STATED TASK -
Read the data and repeat it in full, exactly.
────────────────────
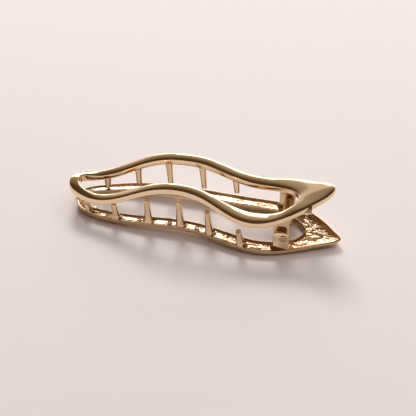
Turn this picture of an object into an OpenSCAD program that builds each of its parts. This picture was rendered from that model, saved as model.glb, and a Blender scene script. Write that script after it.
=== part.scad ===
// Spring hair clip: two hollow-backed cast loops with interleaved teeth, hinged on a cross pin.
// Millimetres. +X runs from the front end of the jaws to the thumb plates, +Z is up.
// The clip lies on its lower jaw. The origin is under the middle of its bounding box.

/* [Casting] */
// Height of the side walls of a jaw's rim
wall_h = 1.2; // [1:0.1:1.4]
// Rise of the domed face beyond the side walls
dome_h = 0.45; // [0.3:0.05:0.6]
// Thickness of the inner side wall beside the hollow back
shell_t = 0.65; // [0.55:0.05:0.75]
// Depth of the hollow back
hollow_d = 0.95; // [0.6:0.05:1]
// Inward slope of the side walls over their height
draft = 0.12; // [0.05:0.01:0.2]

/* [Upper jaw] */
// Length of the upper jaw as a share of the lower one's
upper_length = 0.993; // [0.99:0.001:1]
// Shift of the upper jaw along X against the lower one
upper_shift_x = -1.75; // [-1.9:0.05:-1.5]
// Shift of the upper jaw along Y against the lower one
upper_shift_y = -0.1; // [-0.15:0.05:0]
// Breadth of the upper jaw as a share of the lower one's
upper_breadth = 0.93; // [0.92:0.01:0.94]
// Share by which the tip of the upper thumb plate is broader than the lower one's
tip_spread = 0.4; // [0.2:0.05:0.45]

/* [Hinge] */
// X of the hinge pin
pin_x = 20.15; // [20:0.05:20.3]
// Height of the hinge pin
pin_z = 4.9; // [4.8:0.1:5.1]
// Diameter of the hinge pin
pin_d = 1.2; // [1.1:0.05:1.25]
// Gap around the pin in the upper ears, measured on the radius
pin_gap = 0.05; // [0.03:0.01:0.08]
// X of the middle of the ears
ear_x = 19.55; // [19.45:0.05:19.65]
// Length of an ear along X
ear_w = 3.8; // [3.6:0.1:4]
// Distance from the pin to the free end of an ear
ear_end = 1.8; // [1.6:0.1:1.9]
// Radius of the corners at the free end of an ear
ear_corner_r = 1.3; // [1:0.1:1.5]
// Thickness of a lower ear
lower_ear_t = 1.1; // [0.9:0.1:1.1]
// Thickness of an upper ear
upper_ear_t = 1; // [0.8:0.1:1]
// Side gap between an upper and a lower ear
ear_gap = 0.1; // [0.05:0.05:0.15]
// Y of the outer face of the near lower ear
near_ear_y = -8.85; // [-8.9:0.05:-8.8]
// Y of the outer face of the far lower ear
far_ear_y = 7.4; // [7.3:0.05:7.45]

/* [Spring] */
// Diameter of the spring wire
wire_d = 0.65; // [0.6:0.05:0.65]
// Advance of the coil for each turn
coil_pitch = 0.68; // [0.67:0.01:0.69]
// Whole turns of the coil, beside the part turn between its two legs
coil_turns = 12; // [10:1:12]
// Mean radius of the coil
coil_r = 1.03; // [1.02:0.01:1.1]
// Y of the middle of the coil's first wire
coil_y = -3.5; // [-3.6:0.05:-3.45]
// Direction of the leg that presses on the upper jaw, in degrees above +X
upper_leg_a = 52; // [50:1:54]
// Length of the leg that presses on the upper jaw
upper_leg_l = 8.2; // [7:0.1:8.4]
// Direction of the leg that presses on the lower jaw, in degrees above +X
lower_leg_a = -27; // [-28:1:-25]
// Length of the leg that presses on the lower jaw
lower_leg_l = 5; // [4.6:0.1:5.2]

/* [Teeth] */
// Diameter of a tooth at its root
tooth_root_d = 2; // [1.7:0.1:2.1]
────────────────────
EXERCISE SOLUTION -
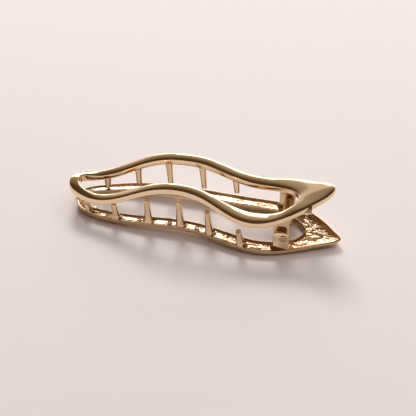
Turn this picture of an object into an OpenSCAD program that builds each of its parts. This picture was rendered from that model, saved as model.glb, and a Blender scene script. Write that script after it.
=== part.scad ===
// Spring hair clip: two hollow-backed cast loops with interleaved teeth, hinged on a cross pin.
// Millimetres. +X runs from the front end of the jaws to the thumb plates, +Z is up.
// The clip lies on its lower jaw. The origin is under the middle of its bounding box.

/* [Casting] */
// Height of the side walls of a jaw's rim
wall_h = 1.2; // [1:0.1:1.4]
// Rise of the domed face beyond the side walls
dome_h = 0.45; // [0.3:0.05:0.6]
// Thickness of the inner side wall beside the hollow back
shell_t = 0.65; // [0.55:0.05:0.75]
// Depth of the hollow back
hollow_d = 0.95; // [0.6:0.05:1]
// Inward slope of the side walls over their height
draft = 0.12; // [0.05:0.01:0.2]

/* [Upper jaw] */
// Length of the upper jaw as a share of the lower one's
upper_length = 0.993; // [0.99:0.001:1]
// Shift of the upper jaw along X against the lower one
upper_shift_x = -1.75; // [-1.9:0.05:-1.5]
// Shift of the upper jaw along Y against the lower one
upper_shift_y = -0.1; // [-0.15:0.05:0]
// Breadth of the upper jaw as a share of the lower one's
upper_breadth = 0.93; // [0.92:0.01:0.94]
// Share by which the tip of the upper thumb plate is broader than the lower one's
tip_spread = 0.4; // [0.2:0.05:0.45]

/* [Hinge] */
// X of the hinge pin
pin_x = 20.15; // [20:0.05:20.3]
// Height of the hinge pin
pin_z = 4.9; // [4.8:0.1:5.1]
// Diameter of the hinge pin
pin_d = 1.2; // [1.1:0.05:1.25]
// Gap around the pin in the upper ears, measured on the radius
pin_gap = 0.05; // [0.03:0.01:0.08]
// X of the middle of the ears
ear_x = 19.55; // [19.45:0.05:19.65]
// Length of an ear along X
ear_w = 3.8; // [3.6:0.1:4]
// Distance from the pin to the free end of an ear
ear_end = 1.8; // [1.6:0.1:1.9]
// Radius of the corners at the free end of an ear
ear_corner_r = 1.3; // [1:0.1:1.5]
// Thickness of a lower ear
lower_ear_t = 1.1; // [0.9:0.1:1.1]
// Thickness of an upper ear
upper_ear_t = 1; // [0.8:0.1:1]
// Side gap between an upper and a lower ear
ear_gap = 0.1; // [0.05:0.05:0.15]
// Y of the outer face of the near lower ear
near_ear_y = -8.85; // [-8.9:0.05:-8.8]
// Y of the outer face of the far lower ear
far_ear_y = 7.4; // [7.3:0.05:7.45]

/* [Spring] */
// Diameter of the spring wire
wire_d = 0.65; // [0.6:0.05:0.65]
// Advance of the coil for each turn
coil_pitch = 0.68; // [0.67:0.01:0.69]
// Whole turns of the coil, beside the part turn between its two legs
coil_turns = 12; // [10:1:12]
// Mean radius of the coil
coil_r = 1.03; // [1.02:0.01:1.1]
// Y of the middle of the coil's first wire
coil_y = -3.5; // [-3.6:0.05:-3.45]
// Direction of the leg that presses on the upper jaw, in degrees above +X
upper_leg_a = 52; // [50:1:54]
// Length of the leg that presses on the upper jaw
upper_leg_l = 8.2; // [7:0.1:8.4]
// Direction of the leg that presses on the lower jaw, in degrees above +X
lower_leg_a = -27; // [-28:1:-25]
// Length of the leg that presses on the lower jaw
lower_leg_l = 5; // [4.6:0.1:5.2]

/* [Teeth] */
// Diameter of a tooth at its root
tooth_root_d = 2; // [1.7:0.1:2.1]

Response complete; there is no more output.